Here are the operations that I would go through so that students can get a feel for them. After each one, I randomly select a student to instruct the class how they performed the operation.

1. u + v

2. u + v + w

3. 2u

4. u + w

5. u – v

6. w – u

After these have been completed, you can ask a question like whether or not vector addition is commutative, and students can use their cards to investigate the answer. I have students share out with the whole class to reach a consensus.


15 minutes

I find that analyzing vector operations graphically is not always ideal. When the components are given, it is often much more efficient to use those. This PowerPoint summarizes how to perform the vector operations when you are given the components. Slide #2 is a good starting point for -students to work on in groups. As they work, I will check-in with each table to see if they have any questions and to assess their understanding.

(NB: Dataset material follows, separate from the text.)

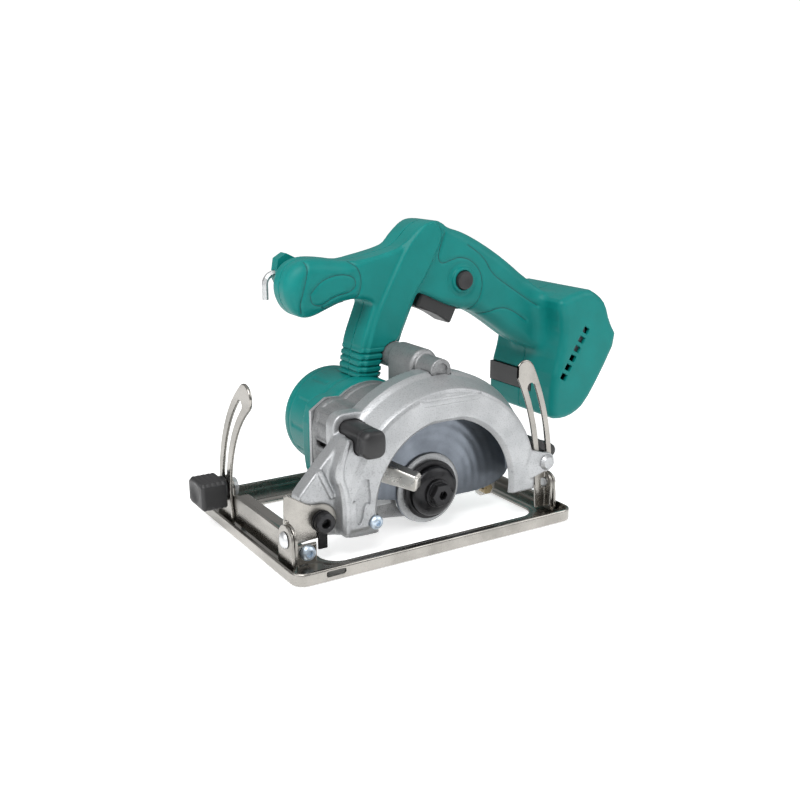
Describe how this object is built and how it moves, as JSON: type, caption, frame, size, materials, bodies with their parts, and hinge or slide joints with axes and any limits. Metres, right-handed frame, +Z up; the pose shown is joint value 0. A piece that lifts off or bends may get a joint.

Slide #3 has a problem that is a little more challenging. Students are to find the magnitude of the sum of two vectors, but students are not given the components of the vectors or the directions – only the magnitudes and the angle between the vectors. Students will have to use our graphical approach to connect the vectors head to tail, and then they can use the Law of Cosines to find the magnitude of the resultant.

One common misconception is that students will find the distance from the tail of vector a to the tail of vector b, therefore neglecting to put the vectors head to tail. If this occurs, I remind the students about the yesterday’s problem about the airplane and how we found the resultant vector.